Herein, Al-Zamil purchased one ticket, in two booklets, for a round-trip journey. The booklets clearly listed Riyadh as both the origin and destination of the voyage. It seems clear to us, as it was to the district court, that the ultimate destination of this journey was Riyadh, and not any point within the United States. The stops in the United States were no more than “agreed stopping places.” See Gayda, 702 F.2d at 425; Butz, 421 F.Supp. at 130-31.

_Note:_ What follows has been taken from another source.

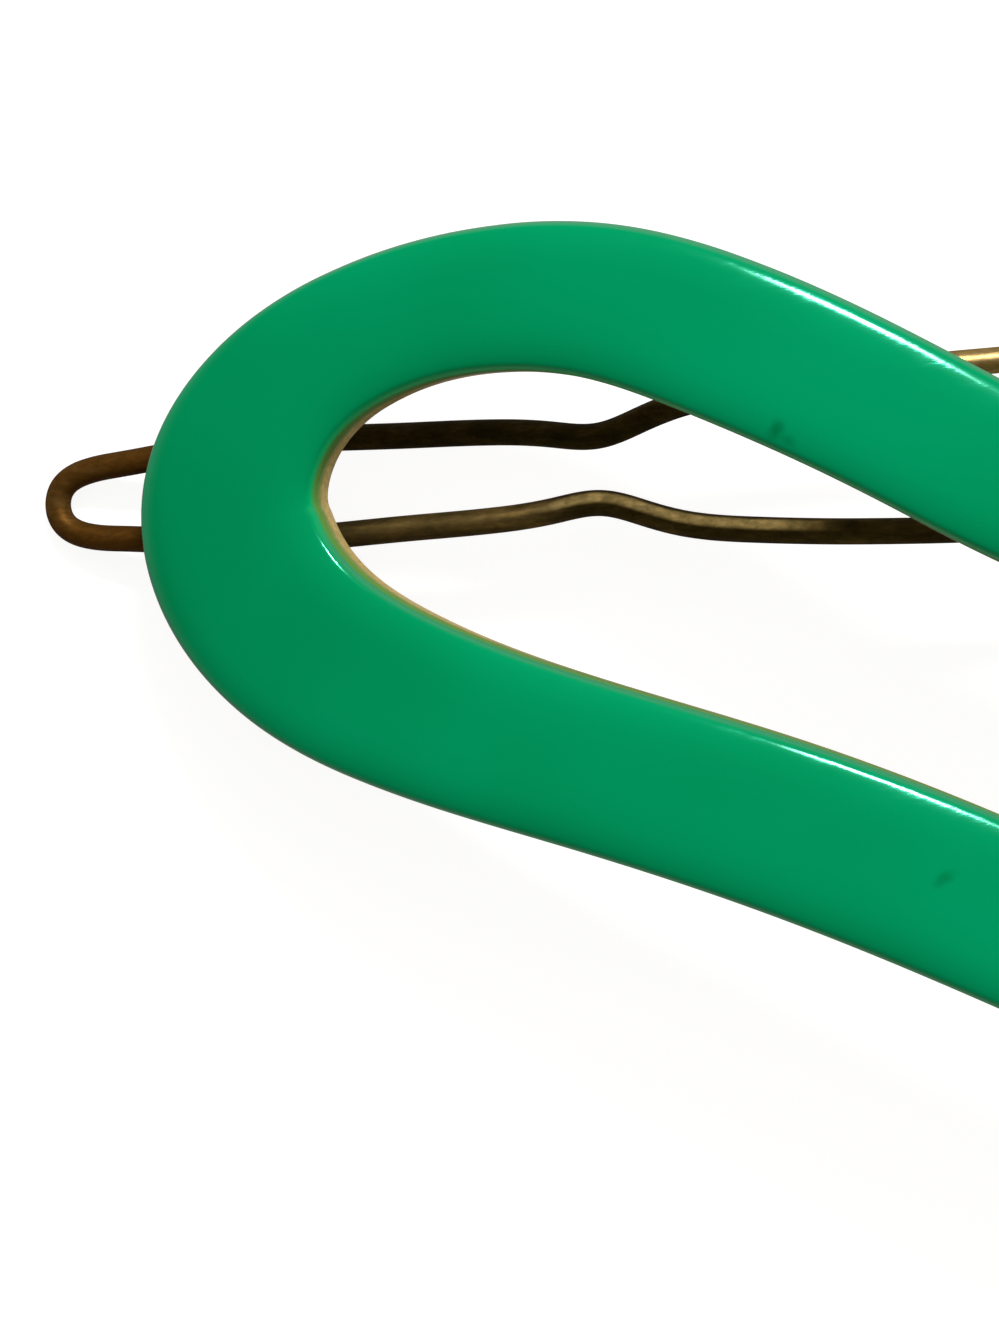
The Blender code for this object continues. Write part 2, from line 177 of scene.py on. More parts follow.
class BarretteColours(bpy.types.PropertyGroup):
    """Colours of the finishes."""

    enamel: colour("Enamel", "The enamel's own green", (0.0, 0.32, 0.13))
    enamel_deep: colour("Deep enamel", "The green where the enamel lies thicker", (0.0, 0.275, 0.1))
    # Painted light: a paler green on the enamel's rims that face away from the key light, lifting their
    # shade
    painted_light_rim_green: colour("Enamel edge", "The green of the enamel's outer edge", (0.01, 0.62, 0.18))
    # Painted shade: a duller, darker green on the rims that face the key light
    painted_shade_rim_green: colour("Upper edge", "The duller green of its upper edge", (0.033, 0.26, 0.115))
    enamel_thin: colour("Thin enamel", "Olive where brass shows through at the hole", (0.14, 0.29, 0.032))
    enamel_mark: colour("Marks", "Old smudges in the enamel", (0.0, 0.13, 0.035))
    brass: colour("Brass", "Clean worn brass", (0.88, 0.67, 0.27))
    tarnish: colour("Tarnish", "Brown tarnish on the plate", (0.39, 0.26, 0.065))
    wire: colour("Rubbed wire", "Where the wire's patina is thin", (0.52, 0.33, 0.11))
    # Painted highlight colour for the lower leg's flank, also mixed a little into the upper leg's cleaner
    # end
    painted_highlight_and_clean_wire: colour("Bright wire", "Where the wire is rubbed bright", (1.0, 0.78, 0.38))
    patina: colour("Patina", "Dark patina on the wire", (0.028, 0.021, 0.006))
    tip_patina: colour("Tip patina", "Redder patina on the finger tip", (0.125, 0.052, 0.008))
    enamel_run: colour("Enamel run", "Enamel that has run down the plate's sides", (0.08, 0.27, 0.07))
    solder: colour("Solder", "Dull solder", (0.45, 0.43, 0.40))


class BarretteStage(bpy.types.PropertyGroup):
    """The floor and the light."""

    floor: colour("Floor", "Colour of the floor", (0.25, 0.25, 0.25))
    glow: share("Floor glow", "What lifts the floor to white for the camera", 0.9)
    gloss_glow: share("Floor glow in gloss", "What lifts the floor towards white in reflections", 0.15)
    key_width: length("Key width", "Width of the key light", 0.155)
    key_length: length("Key length", "Length of the key light", 0.075)
    key_distance: length("Key distance", "From the barrette to the key light", 0.50)
    key_power: bpy.props.FloatProperty(
        name="Key power", description="Power of the key light", default=5.4, unit="POWER"
    )
    shade: colour("Shade", "Colour of the light from away from the key", (1.0, 0.93, 0.68))
    ambient: share("Ambient", "Light from all round", 0.20)
    sky: bpy.props.FloatProperty(
        name="Sky", description="Soft light from the key's part of the sky", default=1.55, min=0
    )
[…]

Indeed, Al-Zamil does not dispute that the ultimate destination of his journey was Riyadh, or that a single operation of undivided transportation was contemplated herein. He argues, however, that if successive carriers are involved in a journey, jurisdiction under the Convention is determined by the destination according to the contract of each successive carrier with the passenger. We disagree. Al-Zamil relies upon In re Air Crash Disaster at Warsaw, Poland, on March If 1980, 748 F.2d 94 (2d Cir.1984). Warsaw, however, held only that, on its facts, the parties had not regarded the voyage as a “single operation” of “undivided transportation.” Id. at 96-97.